▸ PROBLEM: Extract the listing in its entirety, keeping each line identical to the original.

▸ SOURCE DATA:

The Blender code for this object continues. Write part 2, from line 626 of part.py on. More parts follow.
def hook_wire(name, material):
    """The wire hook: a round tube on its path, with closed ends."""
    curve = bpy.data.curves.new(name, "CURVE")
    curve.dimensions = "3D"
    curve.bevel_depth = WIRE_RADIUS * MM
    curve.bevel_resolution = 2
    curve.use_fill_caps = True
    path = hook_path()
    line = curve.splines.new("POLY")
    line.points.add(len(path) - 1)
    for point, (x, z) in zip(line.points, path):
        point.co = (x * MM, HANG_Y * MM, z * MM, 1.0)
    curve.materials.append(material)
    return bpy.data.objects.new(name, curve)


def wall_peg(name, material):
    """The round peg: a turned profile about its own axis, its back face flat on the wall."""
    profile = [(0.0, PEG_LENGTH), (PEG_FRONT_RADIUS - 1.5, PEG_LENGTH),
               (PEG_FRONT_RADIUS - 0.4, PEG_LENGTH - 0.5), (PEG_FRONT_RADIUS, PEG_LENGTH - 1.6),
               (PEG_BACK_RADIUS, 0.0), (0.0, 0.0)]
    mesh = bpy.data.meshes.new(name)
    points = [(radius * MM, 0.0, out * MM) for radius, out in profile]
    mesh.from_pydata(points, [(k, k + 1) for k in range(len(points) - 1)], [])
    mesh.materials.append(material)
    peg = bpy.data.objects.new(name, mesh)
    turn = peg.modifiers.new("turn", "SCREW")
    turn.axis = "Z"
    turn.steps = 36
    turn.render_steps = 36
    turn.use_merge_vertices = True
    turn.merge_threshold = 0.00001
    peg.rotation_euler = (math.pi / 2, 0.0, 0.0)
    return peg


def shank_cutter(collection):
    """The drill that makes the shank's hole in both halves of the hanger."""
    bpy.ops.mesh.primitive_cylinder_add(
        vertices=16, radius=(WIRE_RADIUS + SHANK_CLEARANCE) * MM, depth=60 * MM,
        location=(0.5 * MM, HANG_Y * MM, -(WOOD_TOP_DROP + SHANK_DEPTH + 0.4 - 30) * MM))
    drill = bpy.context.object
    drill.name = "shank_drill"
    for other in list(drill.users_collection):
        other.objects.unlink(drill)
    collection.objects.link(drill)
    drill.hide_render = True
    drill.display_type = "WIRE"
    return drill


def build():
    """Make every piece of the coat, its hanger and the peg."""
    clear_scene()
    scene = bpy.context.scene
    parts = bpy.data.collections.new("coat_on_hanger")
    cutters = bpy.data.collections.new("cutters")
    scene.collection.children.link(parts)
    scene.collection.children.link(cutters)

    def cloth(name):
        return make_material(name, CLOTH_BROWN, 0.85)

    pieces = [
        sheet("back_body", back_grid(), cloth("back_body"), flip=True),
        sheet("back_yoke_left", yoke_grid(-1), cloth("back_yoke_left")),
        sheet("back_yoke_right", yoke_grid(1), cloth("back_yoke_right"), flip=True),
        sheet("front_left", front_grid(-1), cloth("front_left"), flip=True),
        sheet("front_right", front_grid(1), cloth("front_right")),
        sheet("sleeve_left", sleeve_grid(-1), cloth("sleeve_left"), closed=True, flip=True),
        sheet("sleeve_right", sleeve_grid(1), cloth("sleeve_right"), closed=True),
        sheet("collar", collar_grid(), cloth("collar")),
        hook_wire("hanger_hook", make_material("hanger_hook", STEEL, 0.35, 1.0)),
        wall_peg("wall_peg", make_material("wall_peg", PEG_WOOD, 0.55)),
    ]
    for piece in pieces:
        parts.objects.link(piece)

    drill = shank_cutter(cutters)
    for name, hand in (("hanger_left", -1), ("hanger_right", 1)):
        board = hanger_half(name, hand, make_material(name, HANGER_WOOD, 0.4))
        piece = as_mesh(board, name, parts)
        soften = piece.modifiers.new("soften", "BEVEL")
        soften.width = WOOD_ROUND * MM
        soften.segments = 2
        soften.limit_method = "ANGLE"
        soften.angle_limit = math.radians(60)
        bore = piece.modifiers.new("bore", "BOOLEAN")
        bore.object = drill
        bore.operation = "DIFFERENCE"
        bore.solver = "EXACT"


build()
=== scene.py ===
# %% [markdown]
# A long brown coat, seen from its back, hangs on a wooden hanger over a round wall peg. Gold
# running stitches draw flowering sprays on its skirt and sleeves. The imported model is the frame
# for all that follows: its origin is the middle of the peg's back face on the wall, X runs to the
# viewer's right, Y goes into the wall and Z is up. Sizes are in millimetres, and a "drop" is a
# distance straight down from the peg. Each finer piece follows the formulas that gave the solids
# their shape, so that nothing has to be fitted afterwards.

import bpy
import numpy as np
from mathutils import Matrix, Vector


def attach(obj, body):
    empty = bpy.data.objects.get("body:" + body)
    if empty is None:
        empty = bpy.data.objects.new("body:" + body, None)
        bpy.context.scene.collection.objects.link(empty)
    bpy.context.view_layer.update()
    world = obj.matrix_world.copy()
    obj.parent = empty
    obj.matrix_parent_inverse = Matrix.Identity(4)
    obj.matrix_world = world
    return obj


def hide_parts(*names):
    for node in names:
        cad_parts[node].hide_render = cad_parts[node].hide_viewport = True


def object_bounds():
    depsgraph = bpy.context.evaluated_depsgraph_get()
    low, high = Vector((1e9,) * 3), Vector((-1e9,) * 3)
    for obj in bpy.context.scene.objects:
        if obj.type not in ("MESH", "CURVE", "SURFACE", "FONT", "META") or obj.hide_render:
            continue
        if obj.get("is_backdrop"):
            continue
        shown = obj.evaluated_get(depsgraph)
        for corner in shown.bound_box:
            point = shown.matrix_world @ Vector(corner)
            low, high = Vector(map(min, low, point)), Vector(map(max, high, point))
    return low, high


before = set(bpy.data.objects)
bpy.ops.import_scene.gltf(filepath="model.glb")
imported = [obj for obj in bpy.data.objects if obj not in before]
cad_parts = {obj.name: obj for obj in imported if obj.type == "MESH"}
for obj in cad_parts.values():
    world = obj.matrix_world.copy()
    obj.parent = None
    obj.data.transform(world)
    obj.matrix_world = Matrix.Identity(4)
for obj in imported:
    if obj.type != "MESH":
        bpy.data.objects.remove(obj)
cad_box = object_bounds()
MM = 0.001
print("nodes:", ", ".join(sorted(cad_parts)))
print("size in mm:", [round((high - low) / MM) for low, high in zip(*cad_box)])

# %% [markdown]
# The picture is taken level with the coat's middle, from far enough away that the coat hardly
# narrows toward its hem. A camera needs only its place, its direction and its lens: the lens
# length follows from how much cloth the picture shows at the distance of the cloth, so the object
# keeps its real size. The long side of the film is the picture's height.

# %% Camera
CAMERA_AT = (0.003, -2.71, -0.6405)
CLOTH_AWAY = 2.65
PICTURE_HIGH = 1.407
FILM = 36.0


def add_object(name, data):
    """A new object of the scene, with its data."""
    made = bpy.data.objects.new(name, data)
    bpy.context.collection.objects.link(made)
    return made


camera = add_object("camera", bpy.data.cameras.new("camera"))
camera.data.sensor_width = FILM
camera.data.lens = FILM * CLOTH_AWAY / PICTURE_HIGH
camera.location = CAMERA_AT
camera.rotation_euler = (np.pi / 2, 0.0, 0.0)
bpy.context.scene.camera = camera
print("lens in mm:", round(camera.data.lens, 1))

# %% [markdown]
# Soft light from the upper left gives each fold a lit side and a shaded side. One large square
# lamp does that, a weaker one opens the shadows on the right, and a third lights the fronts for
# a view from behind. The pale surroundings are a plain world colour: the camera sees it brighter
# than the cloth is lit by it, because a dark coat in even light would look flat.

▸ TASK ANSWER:
The Blender code for this object continues. Write part 2, from line 626 of part.py on. More parts follow.
def hook_wire(name, material):
    """The wire hook: a round tube on its path, with closed ends."""
    curve = bpy.data.curves.new(name, "CURVE")
    curve.dimensions = "3D"
    curve.bevel_depth = WIRE_RADIUS * MM
    curve.bevel_resolution = 2
    curve.use_fill_caps = True
    path = hook_path()
    line = curve.splines.new("POLY")
    line.points.add(len(path) - 1)
    for point, (x, z) in zip(line.points, path):
        point.co = (x * MM, HANG_Y * MM, z * MM, 1.0)
    curve.materials.append(material)
    return bpy.data.objects.new(name, curve)


def wall_peg(name, material):
    """The round peg: a turned profile about its own axis, its back face flat on the wall."""
    profile = [(0.0, PEG_LENGTH), (PEG_FRONT_RADIUS - 1.5, PEG_LENGTH),
               (PEG_FRONT_RADIUS - 0.4, PEG_LENGTH - 0.5), (PEG_FRONT_RADIUS, PEG_LENGTH - 1.6),
               (PEG_BACK_RADIUS, 0.0), (0.0, 0.0)]
    mesh = bpy.data.meshes.new(name)
    points = [(radius * MM, 0.0, out * MM) for radius, out in profile]
    mesh.from_pydata(points, [(k, k + 1) for k in range(len(points) - 1)], [])
    mesh.materials.append(material)
    peg = bpy.data.objects.new(name, mesh)
    turn = peg.modifiers.new("turn", "SCREW")
    turn.axis = "Z"
    turn.steps = 36
    turn.render_steps = 36
    turn.use_merge_vertices = True
    turn.merge_threshold = 0.00001
    peg.rotation_euler = (math.pi / 2, 0.0, 0.0)
    return peg


def shank_cutter(collection):
    """The drill that makes the shank's hole in both halves of the hanger."""
    bpy.ops.mesh.primitive_cylinder_add(
        vertices=16, radius=(WIRE_RADIUS + SHANK_CLEARANCE) * MM, depth=60 * MM,
        location=(0.5 * MM, HANG_Y * MM, -(WOOD_TOP_DROP + SHANK_DEPTH + 0.4 - 30) * MM))
    drill = bpy.context.object
    drill.name = "shank_drill"
    for other in list(drill.users_collection):
        other.objects.unlink(drill)
    collection.objects.link(drill)
    drill.hide_render = True
    drill.display_type = "WIRE"
    return drill


def build():
    """Make every piece of the coat, its hanger and the peg."""
    clear_scene()
    scene = bpy.context.scene
    parts = bpy.data.collections.new("coat_on_hanger")
    cutters = bpy.data.collections.new("cutters")
    scene.collection.children.link(parts)
    scene.collection.children.link(cutters)

    def cloth(name):
        return make_material(name, CLOTH_BROWN, 0.85)

    pieces = [
        sheet("back_body", back_grid(), cloth("back_body"), flip=True),
        sheet("back_yoke_left", yoke_grid(-1), cloth("back_yoke_left")),
        sheet("back_yoke_right", yoke_grid(1), cloth("back_yoke_right"), flip=True),
        sheet("front_left", front_grid(-1), cloth("front_left"), flip=True),
        sheet("front_right", front_grid(1), cloth("front_right")),
        sheet("sleeve_left", sleeve_grid(-1), cloth("sleeve_left"), closed=True, flip=True),
        sheet("sleeve_right", sleeve_grid(1), cloth("sleeve_right"), closed=True),
        sheet("collar", collar_grid(), cloth("collar")),
        hook_wire("hanger_hook", make_material("hanger_hook", STEEL, 0.35, 1.0)),
        wall_peg("wall_peg", make_material("wall_peg", PEG_WOOD, 0.55)),
    ]
    for piece in pieces:
        parts.objects.link(piece)

    drill = shank_cutter(cutters)
    for name, hand in (("hanger_left", -1), ("hanger_right", 1)):
        board = hanger_half(name, hand, make_material(name, HANGER_WOOD, 0.4))
        piece = as_mesh(board, name, parts)
        soften = piece.modifiers.new("soften", "BEVEL")
        soften.width = WOOD_ROUND * MM
        soften.segments = 2
        soften.limit_method = "ANGLE"
        soften.angle_limit = math.radians(60)
        bore = piece.modifiers.new("bore", "BOOLEAN")
        bore.object = drill
        bore.operation = "DIFFERENCE"
        bore.solver = "EXACT"


build()
=== scene.py ===
# %% [markdown]
# A long brown coat, seen from its back, hangs on a wooden hanger over a round wall peg. Gold
# running stitches draw flowering sprays on its skirt and sleeves. The imported model is the frame
# for all that follows: its origin is the middle of the peg's back face on the wall, X runs to the
# viewer's right, Y goes into the wall and Z is up. Sizes are in millimetres, and a "drop" is a
# distance straight down from the peg. Each finer piece follows the formulas that gave the solids
# their shape, so that nothing has to be fitted afterwards.

import bpy
import numpy as np
from mathutils import Matrix, Vector


def attach(obj, body):
    empty = bpy.data.objects.get("body:" + body)
    if empty is None:
        empty = bpy.data.objects.new("body:" + body, None)
        bpy.context.scene.collection.objects.link(empty)
    bpy.context.view_layer.update()
    world = obj.matrix_world.copy()
    obj.parent = empty
    obj.matrix_parent_inverse = Matrix.Identity(4)
    obj.matrix_world = world
    return obj


def hide_parts(*names):
    for node in names:
        cad_parts[node].hide_render = cad_parts[node].hide_viewport = True


def object_bounds():
    depsgraph = bpy.context.evaluated_depsgraph_get()
    low, high = Vector((1e9,) * 3), Vector((-1e9,) * 3)
    for obj in bpy.context.scene.objects:
        if obj.type not in ("MESH", "CURVE", "SURFACE", "FONT", "META") or obj.hide_render:
            continue
        if obj.get("is_backdrop"):
            continue
        shown = obj.evaluated_get(depsgraph)
        for corner in shown.bound_box:
            point = shown.matrix_world @ Vector(corner)
            low, high = Vector(map(min, low, point)), Vector(map(max, high, point))
    return low, high


before = set(bpy.data.objects)
bpy.ops.import_scene.gltf(filepath="model.glb")
imported = [obj for obj in bpy.data.objects if obj not in before]
cad_parts = {obj.name: obj for obj in imported if obj.type == "MESH"}
for obj in cad_parts.values():
    world = obj.matrix_world.copy()
    obj.parent = None
    obj.data.transform(world)
    obj.matrix_world = Matrix.Identity(4)
for obj in imported:
    if obj.type != "MESH":
        bpy.data.objects.remove(obj)
cad_box = object_bounds()
MM = 0.001
print("nodes:", ", ".join(sorted(cad_parts)))
print("size in mm:", [round((high - low) / MM) for low, high in zip(*cad_box)])

# %% [markdown]
# The picture is taken level with the coat's middle, from far enough away that the coat hardly
# narrows toward its hem. A camera needs only its place, its direction and its lens: the lens
# length follows from how much cloth the picture shows at the distance of the cloth, so the object
# keeps its real size. The long side of the film is the picture's height.

# %% Camera
CAMERA_AT = (0.003, -2.71, -0.6405)
CLOTH_AWAY = 2.65
PICTURE_HIGH = 1.407
FILM = 36.0


def add_object(name, data):
    """A new object of the scene, with its data."""
    made = bpy.data.objects.new(name, data)
    bpy.context.collection.objects.link(made)
    return made


camera = add_object("camera", bpy.data.cameras.new("camera"))
camera.data.sensor_width = FILM
camera.data.lens = FILM * CLOTH_AWAY / PICTURE_HIGH
camera.location = CAMERA_AT
camera.rotation_euler = (np.pi / 2, 0.0, 0.0)
bpy.context.scene.camera = camera
print("lens in mm:", round(camera.data.lens, 1))

# %% [markdown]
# Soft light from the upper left gives each fold a lit side and a shaded side. One large square
# lamp does that, a weaker one opens the shadows on the right, and a third lights the fronts for
# a view from behind. The pale surroundings are a plain world colour: the camera sees it brighter
# than the cloth is lit by it, because a dark coat in even light would look flat.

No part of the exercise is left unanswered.